And on the Eighth Day, Dr. Dobson Created Himself

James Dobson launched his evangelical empire, Focus on the Family, and became the most influencial Christian in America. He's lectured millions of parents on how to spank their children and advised President George W. Bush on how to spank the Supreme Court. How did the once lonely son of a preacher man rise to such heights? It's no miracle.

July 2006

The country’s most powerful evangelical Christian bursts through a door at the rear of his Colorado Springs radio studio. James Clayton Dobson is moving fast, head down, manila folder under his arm, a businessman hurrying from one meeting to the next. Suddenly, he seems to remember there’s a live audience on the other side of the glass, and he waves. Every hand shoots up, including mine. Dobson celebrated his 70th birthday this April, but he’s in better shape than ever due to his morning workout—60 to 70 minutes of treadmill and weightlifting—and no junk food.

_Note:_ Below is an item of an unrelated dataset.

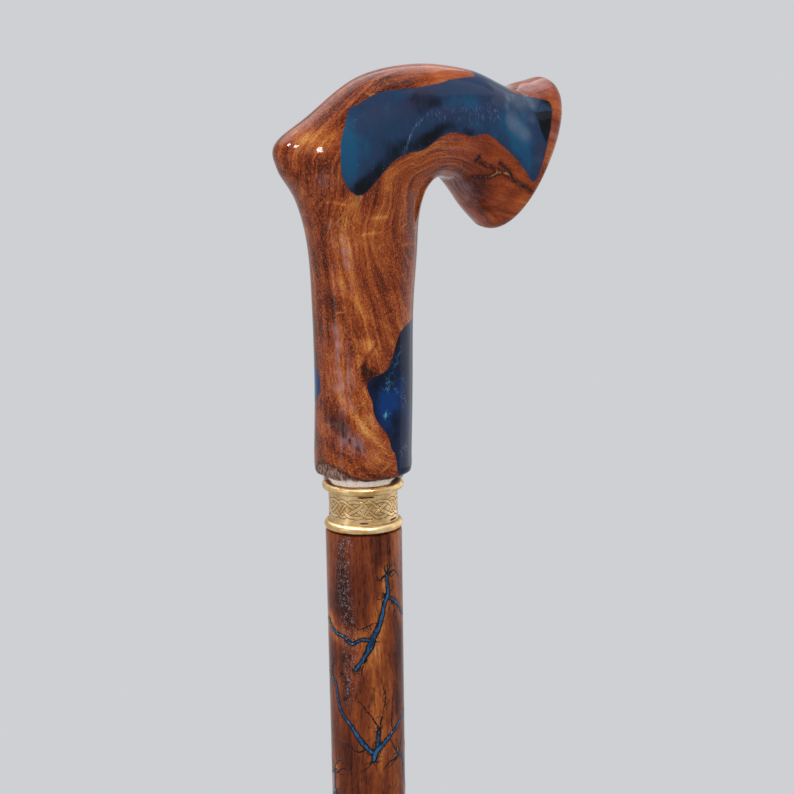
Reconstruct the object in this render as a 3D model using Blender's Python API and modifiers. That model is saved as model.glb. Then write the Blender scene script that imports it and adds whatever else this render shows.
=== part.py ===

His ministry is also healthy, raking in approximately $140 million a year. His recent book, Marriage Under Fire—like his 35 other volumes—is selling well. The family’s doing fine, too, especially his son, Ryan, a surfer, skateboarder, skydiver, lover of mosh pits and hip-hop music, who has moved back to the Springs with his second wife. Despite all these blessings, Dobson seems preoccupied as he settles before a dangling microphone. “I’m really pushing it,” he murmurs distractedly, squaring his papers and running a hand over a thick, gold-colored book that appears to be a Bible.

The radio studio, which is furnished with bookshelves and fireplace to resemble a cozy study, is the core of Focus on the Family, the ministry that Dobson started 29 years ago with a few pieces of battered furniture and a heart made heavy by what he perceived as the country’s moral free fall. Today, his behemoth ministry, based at the foot of the Rockies, reaches more than 220 million people around the globe through its radio and television programs, magazines, books, videos, audio recordings, and a powerful website that offers webzines, podcasts, music, and even movie reviews. He rarely gives interviews to the mainstream media and declined to be interviewed for this story. (Written questions e-mailed to a Focus on the Family press representative also went unanswered.)